Since 2014, the Ukraine crisis has catalyzed and concentrated all the problems in U.S. foreign policy, and the result is that the United States is not only losing its hegemonic geopolitical status but mismanaging its geopolitical decline. The weaponization of Western economic and financial structures and tools has catalyzed the de-dollarization of the global economy. China’s recent mediation of a Saudi-Iranian rapprochement manifests a tectonic geopolitical shift—the regionalization of Eurasian security without American participation. Will Israel also begin to look at Beijing when charting its policies?
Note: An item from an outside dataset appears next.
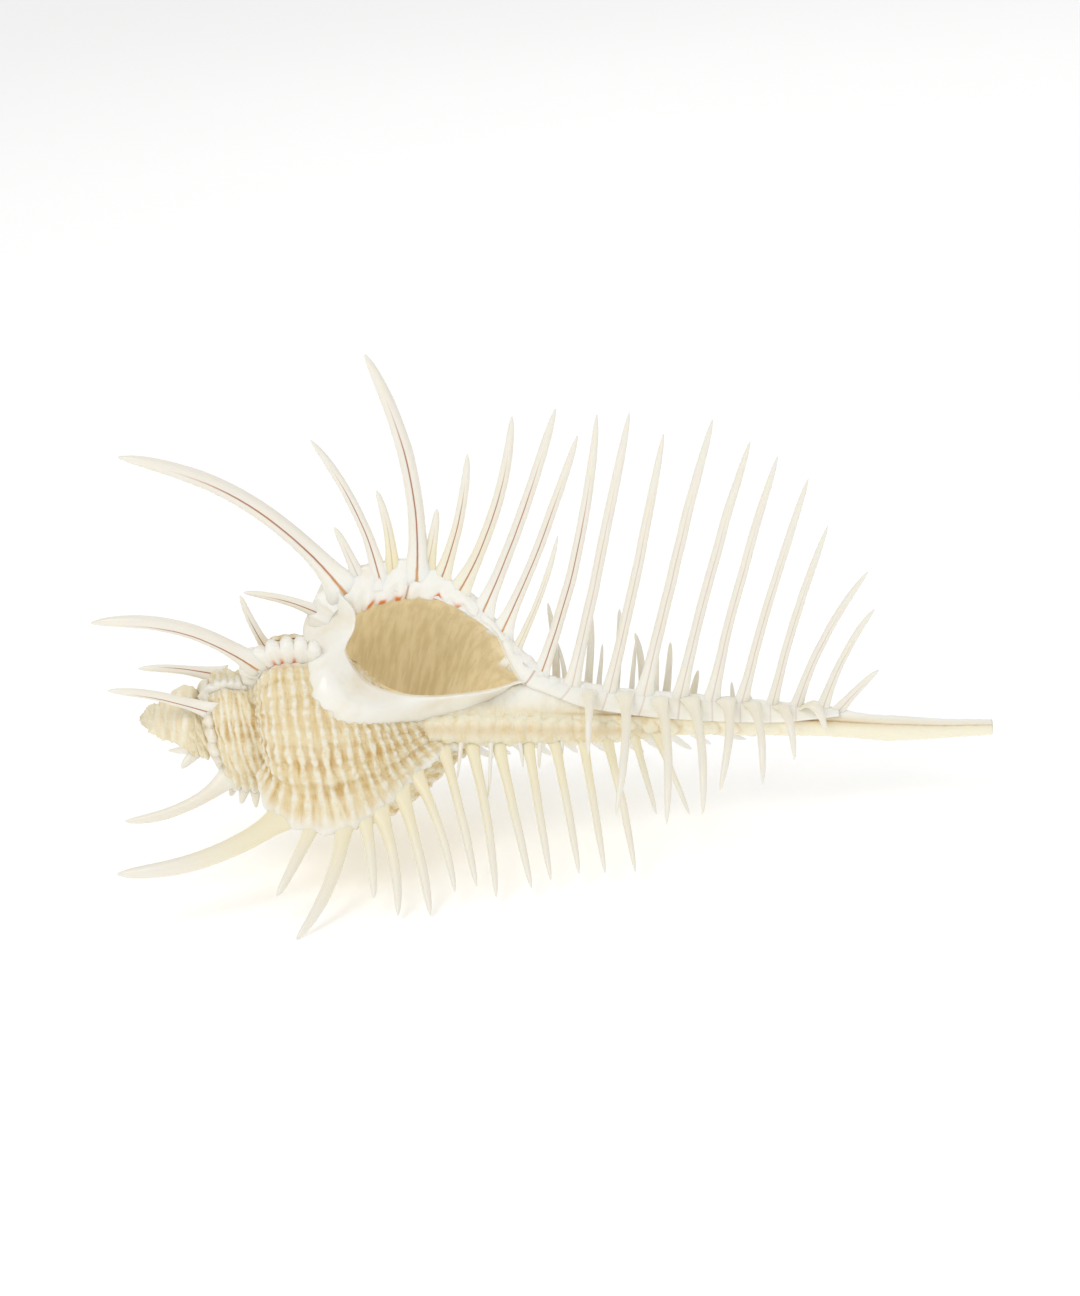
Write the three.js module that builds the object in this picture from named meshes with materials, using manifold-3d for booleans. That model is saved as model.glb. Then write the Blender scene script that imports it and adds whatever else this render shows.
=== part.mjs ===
// Venus comb murex: one sea shell, resting on the tips of its spines.
// Shell frame, in millimetres: x runs down the coiling axis from the apex to the end of the siphonal canal,
// y points from the axis to the outer lip's comb, and z out of the aperture.
// Turn angle: degrees that the whorl has grown since it passed under the outer lip, 360 at the lip's edge.

import * as THREE from 'three';
import { mergeVertices } from 'three/addons/utils/BufferGeometryUtils.js';
import Module from 'manifold-3d';

const wasm = await Module();
wasm.setup();

// ---- Driving dimensions ----
const shellLength = 130;      // apex to the square end of the canal
const lipDirection = 20;      // degrees from y towards z at which the outer lip stands
const lipThickness = 1.5;     // degrees of turn taken up by the step at the lip's edge
const growthRate = 0.45;      // natural log of the whorl's growth in the last turn
const growthSlowing = 0.041;  // how much faster each earlier turn grew
const turnsInSpire = 5;
const varixSpacing = 120;     // degrees of turn between the thick ridges that carry the combs
const wallThickness = 1.4;
const lipFlare = [[45, 1.5], [55, 0]];  // how much the hollow opens out at the lip
const tunnelDepth = 215;      // degrees of turn that the hollow whorl can be followed inwards
const spineSides = 4;
const rootDepth = 1.2;        // how far a spine's root is sunk in the wall

// Half section of the last whorl at the lip: distance along the axis, radius.
const whorlSection = [
  [27.8, 12.3], [28.6, 15.2], [29.8, 17.6], [32, 19.8], [35, 21], [38.7, 21.3], [42.5, 20.8], [46.5, 19.4],
  [50, 17.4], [53.5, 14.6], [57, 11], [60, 7.8], [63, 5.4], [66.5, 3.6], [72, 2], [80, 0.5],
];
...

Moreover, it may also be the first sign of a new Sino-centric economic recalibration, with China no longer a challenger to the U.S. but a successor managing a diverse root system of interdependent sovereign states mitigating vulnerabilities while maximizing the benefits of global trade through overlapping geoeconomic blocks. This will have to combine the recognition of other states’ vital national security interests with the conceptual flexibility to see diplomacy as a compromise, not a process of winning arguments. As Kissinger put it in World Order, “The genius of the Westphalian system and the reason it spread across the world was that its provisions were procedural, not substantive.” The recent BRICS expansion to twice its original size is the bellwether of the world moving on from the binarist “with us or against us” policy. The era of great power-balancing is back, and only non-binarist realism can help the United States manage the decline of its hegemony rather than catalyze its implosion.